**STATED PROBLEM**:
Only the lines between the line with "What FreeCAD Python" and the line with "solder_lip = 0.12", together with those two lines themselves, are to be copied exactly.

**RECORDS SHOWN**:
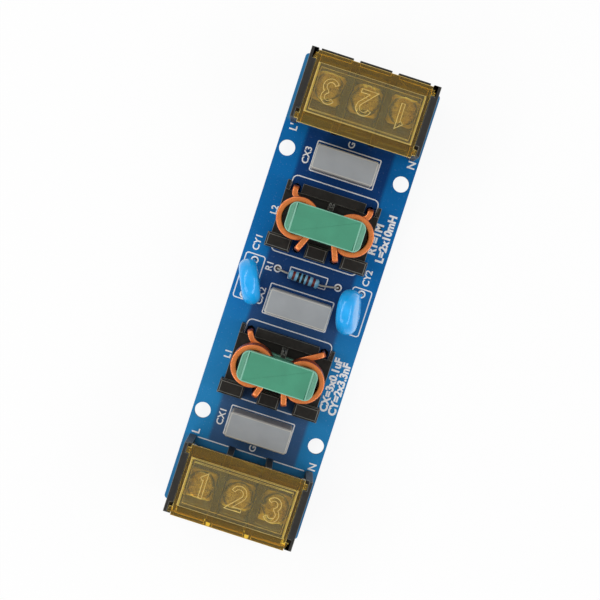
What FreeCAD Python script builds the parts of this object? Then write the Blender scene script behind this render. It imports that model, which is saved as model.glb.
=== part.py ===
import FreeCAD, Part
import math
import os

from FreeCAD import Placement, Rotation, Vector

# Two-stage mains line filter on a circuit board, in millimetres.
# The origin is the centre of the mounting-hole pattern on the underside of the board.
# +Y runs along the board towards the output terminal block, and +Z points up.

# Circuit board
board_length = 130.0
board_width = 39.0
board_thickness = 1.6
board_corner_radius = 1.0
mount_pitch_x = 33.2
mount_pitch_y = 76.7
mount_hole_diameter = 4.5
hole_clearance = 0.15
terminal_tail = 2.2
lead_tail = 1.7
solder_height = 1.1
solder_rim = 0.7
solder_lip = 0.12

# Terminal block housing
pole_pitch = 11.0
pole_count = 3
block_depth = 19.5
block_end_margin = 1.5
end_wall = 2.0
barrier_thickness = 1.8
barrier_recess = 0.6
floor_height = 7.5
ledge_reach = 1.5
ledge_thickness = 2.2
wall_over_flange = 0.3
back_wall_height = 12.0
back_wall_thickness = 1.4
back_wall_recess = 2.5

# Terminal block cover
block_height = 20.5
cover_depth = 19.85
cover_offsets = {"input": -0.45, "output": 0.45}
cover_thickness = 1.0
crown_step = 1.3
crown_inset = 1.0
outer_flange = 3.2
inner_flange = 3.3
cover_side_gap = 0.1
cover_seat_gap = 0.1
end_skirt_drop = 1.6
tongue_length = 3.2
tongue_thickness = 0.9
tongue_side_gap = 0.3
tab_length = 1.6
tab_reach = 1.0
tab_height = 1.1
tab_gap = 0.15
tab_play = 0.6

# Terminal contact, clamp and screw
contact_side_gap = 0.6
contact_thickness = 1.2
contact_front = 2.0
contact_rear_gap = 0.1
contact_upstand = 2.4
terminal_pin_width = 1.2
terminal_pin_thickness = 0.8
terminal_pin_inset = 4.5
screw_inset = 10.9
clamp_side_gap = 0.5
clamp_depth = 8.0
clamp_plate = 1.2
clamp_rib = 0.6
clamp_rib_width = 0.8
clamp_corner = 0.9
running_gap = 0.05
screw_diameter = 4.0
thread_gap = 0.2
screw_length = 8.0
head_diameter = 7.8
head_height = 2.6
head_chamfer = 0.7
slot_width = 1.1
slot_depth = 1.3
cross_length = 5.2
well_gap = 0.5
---
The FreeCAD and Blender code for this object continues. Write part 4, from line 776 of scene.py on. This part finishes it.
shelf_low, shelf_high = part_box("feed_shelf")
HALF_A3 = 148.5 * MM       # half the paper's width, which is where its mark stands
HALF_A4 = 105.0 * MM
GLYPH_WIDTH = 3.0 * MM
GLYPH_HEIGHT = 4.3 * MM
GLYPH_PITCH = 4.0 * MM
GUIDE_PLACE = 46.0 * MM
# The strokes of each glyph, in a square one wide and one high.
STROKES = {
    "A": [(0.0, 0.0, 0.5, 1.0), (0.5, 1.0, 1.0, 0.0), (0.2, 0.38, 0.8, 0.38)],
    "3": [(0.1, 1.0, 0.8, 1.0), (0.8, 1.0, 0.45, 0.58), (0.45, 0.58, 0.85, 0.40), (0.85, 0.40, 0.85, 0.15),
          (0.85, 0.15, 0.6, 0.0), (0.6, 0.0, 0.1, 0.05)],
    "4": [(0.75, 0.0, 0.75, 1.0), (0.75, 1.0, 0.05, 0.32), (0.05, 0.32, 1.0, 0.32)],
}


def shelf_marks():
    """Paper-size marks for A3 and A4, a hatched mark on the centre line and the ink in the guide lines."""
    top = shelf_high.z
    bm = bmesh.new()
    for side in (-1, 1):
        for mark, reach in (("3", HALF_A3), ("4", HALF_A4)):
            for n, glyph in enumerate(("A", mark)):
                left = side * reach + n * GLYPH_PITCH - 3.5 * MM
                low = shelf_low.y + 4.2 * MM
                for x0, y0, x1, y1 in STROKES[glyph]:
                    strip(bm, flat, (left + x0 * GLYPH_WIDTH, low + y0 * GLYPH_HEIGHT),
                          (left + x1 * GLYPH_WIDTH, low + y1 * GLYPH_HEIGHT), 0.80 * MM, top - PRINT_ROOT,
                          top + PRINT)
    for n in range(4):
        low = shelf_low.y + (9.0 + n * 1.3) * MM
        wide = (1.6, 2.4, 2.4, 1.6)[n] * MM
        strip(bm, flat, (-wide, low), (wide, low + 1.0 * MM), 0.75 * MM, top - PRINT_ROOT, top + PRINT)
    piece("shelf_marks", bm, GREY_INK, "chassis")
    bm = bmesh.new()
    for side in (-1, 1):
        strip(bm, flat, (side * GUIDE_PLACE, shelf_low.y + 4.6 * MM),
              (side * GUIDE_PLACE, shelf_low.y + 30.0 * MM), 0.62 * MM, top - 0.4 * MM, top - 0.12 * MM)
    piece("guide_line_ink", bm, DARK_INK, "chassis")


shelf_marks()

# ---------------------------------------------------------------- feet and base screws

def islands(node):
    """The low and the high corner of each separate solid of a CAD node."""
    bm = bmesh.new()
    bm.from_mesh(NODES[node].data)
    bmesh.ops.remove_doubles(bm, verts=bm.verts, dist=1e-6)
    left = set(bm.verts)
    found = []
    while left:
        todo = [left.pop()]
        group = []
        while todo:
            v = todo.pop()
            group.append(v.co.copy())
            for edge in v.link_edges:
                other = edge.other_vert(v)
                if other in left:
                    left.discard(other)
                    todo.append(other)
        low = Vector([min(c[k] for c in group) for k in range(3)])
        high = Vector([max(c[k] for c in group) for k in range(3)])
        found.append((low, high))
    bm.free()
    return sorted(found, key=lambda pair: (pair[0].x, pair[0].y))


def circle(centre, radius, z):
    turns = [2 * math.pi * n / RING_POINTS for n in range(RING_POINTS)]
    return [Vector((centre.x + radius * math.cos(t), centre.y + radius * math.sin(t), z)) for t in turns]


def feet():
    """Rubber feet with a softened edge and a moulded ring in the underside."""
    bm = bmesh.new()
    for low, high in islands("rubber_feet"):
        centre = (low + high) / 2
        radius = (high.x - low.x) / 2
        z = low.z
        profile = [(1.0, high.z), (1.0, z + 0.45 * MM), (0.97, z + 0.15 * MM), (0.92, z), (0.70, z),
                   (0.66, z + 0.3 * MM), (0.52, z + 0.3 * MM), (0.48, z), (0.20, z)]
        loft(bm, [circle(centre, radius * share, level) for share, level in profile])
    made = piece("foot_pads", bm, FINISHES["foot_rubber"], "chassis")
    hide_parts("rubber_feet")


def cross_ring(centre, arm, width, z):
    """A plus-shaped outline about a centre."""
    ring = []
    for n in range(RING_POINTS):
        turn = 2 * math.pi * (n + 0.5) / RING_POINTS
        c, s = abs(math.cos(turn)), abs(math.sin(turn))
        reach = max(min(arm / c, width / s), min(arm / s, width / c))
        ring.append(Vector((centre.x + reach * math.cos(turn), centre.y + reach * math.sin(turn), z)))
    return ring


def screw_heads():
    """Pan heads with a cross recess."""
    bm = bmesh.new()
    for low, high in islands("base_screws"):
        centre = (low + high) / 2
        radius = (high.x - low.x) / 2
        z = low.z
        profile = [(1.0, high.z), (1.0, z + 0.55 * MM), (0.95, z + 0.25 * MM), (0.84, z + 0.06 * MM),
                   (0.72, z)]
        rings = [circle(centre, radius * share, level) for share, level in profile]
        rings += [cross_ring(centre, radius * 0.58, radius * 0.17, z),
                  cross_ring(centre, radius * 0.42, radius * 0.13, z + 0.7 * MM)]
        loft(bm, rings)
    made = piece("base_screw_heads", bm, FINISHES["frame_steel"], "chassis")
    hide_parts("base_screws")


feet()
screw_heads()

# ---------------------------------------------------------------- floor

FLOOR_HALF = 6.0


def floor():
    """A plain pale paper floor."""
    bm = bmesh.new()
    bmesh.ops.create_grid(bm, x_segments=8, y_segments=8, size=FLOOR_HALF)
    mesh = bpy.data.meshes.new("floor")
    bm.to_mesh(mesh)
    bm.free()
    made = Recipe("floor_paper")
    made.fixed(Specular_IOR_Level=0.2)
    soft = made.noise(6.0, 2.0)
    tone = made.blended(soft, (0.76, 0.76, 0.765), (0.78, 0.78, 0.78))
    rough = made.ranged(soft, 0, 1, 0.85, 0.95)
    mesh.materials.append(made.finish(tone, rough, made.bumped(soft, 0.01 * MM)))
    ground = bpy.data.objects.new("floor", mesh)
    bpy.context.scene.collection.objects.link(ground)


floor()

**REPLY TO THE TASK**:
What FreeCAD Python script builds the parts of this object? Then write the Blender scene script behind this render. It imports that model, which is saved as model.glb.
=== part.py ===
import FreeCAD, Part
import math
import os

from FreeCAD import Placement, Rotation, Vector

# Two-stage mains line filter on a circuit board, in millimetres.
# The origin is the centre of the mounting-hole pattern on the underside of the board.
# +Y runs along the board towards the output terminal block, and +Z points up.

# Circuit board
board_length = 130.0
board_width = 39.0
board_thickness = 1.6
board_corner_radius = 1.0
mount_pitch_x = 33.2
mount_pitch_y = 76.7
mount_hole_diameter = 4.5
hole_clearance = 0.15
terminal_tail = 2.2
lead_tail = 1.7
solder_height = 1.1
solder_rim = 0.7
solder_lip = 0.12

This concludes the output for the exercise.